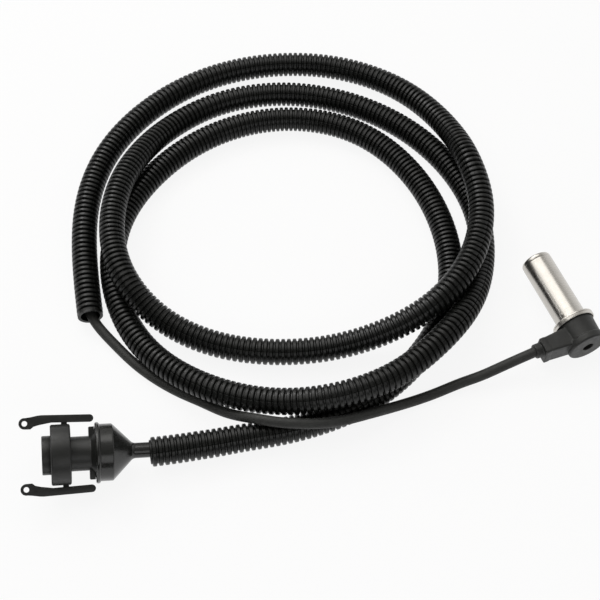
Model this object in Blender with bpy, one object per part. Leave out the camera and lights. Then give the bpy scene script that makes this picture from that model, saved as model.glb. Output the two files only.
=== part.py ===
"""Right-angled wheel speed sensor with its lead in a corrugated conduit and a latching round connector.

Everything is in metres with +Z up. The sensing axis is parallel to +Y, the whole object lies on Z = 0,
and the origin is under the middle of the sensor's own box.
"""

import math

import bmesh
import bpy
import numpy as np
from mathutils import Matrix, Vector

# Clearances
TOUCH_GAP = 0.0003
SEAL_GAP = 0.0003
SIDES_LARGE = 40
SIDES_SMALL = 16
CORNER_STEPS = 3

# Sleeve: a drawn stainless can whose flange is crimped over the head
SLEEVE_RADIUS = 0.0080
SLEEVE_WALL = 0.0006
SLEEVE_REACH = 0.0394
SLEEVE_TIP_ROUND = 0.0014
FLANGE_RADIUS = 0.0110
FLANGE_WALL = 0.0007
SKIRT_DEPTH = 0.0027
FLANGE_ROUND = 0.0006
FLANGE_FILLET = 0.0007
NIB_RADIUS = 0.0013
NIB_PROUD = 0.0006
NIB_FROM_FLANGE = 0.0026
NIB_ANGLE = math.radians(45)

# Moulded head with its side arm and strain collar
HEAD_RADIUS = 0.0101
HEAD_WAIST_RADIUS = 0.0093
HEAD_BODY_LENGTH = 0.0124
END_DISC_RADIUS = 0.0104
END_DISC_THICKNESS = 0.0039
END_DISC_ROUND = 0.0010
END_RECESS_RADIUS = 0.0028
END_RECESS_DEPTH = 0.0035
ARM_REACH = 0.0224
ARM_WIDTH = 0.0082
ARM_HEIGHT = 0.0114
ARM_OFFSET = 0.00905
ARM_CHAMFER = 0.0011
ARM_ROOT_WIDTH = 0.0100
COLLAR_RADIUS = 0.0035
COLLAR_LENGTH = 0.0034
COLLAR_ROUND = 0.0006
SPIGOT_REACH = 0.0115

# Coil unit inside the sleeve
POLE_PIN_RADIUS = 0.0024
POLE_PIN_LENGTH = 0.0165
SPOOL_CORE_WALL = 0.0009
SPOOL_FLANGE_THICKNESS = 0.0011
SPOOL_TIP_STANDOFF = 0.0005
SPOOL_LENGTH = 0.0150
WINDING_RADIUS = 0.0063
MAGNET_RADIUS = 0.0040
MAGNET_LENGTH = 0.0084
TERMINAL_RADIUS = 0.0005
TERMINAL_OFFSET = 0.0056
TERMINAL_TAIL = 0.0055
O_RING_WIRE_RADIUS = 0.0007
O_RING_FROM_FLANGE = 0.0042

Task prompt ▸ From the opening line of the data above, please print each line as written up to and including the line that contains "CORNER_STEPS = 3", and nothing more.

Answer for the task ▸
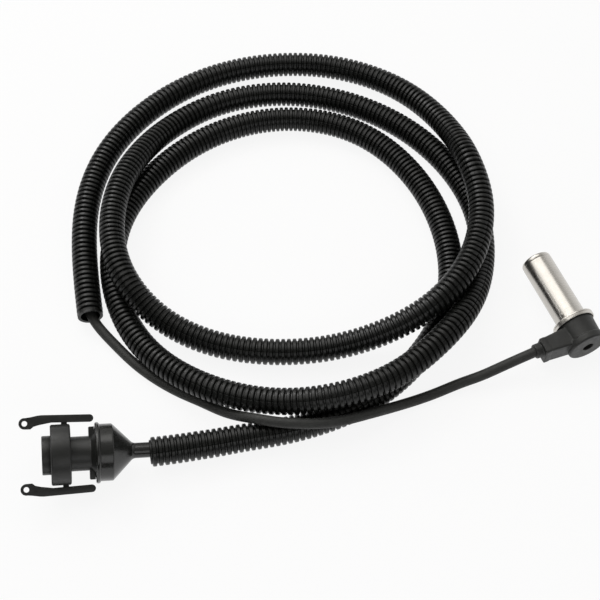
Model this object in Blender with bpy, one object per part. Leave out the camera and lights. Then give the bpy scene script that makes this picture from that model, saved as model.glb. Output the two files only.
=== part.py ===
"""Right-angled wheel speed sensor with its lead in a corrugated conduit and a latching round connector.

Everything is in metres with +Z up. The sensing axis is parallel to +Y, the whole object lies on Z = 0,
and the origin is under the middle of the sensor's own box.
"""

import math

import bmesh
import bpy
import numpy as np
from mathutils import Matrix, Vector

# Clearances
TOUCH_GAP = 0.0003
SEAL_GAP = 0.0003
SIDES_LARGE = 40
SIDES_SMALL = 16
CORNER_STEPS = 3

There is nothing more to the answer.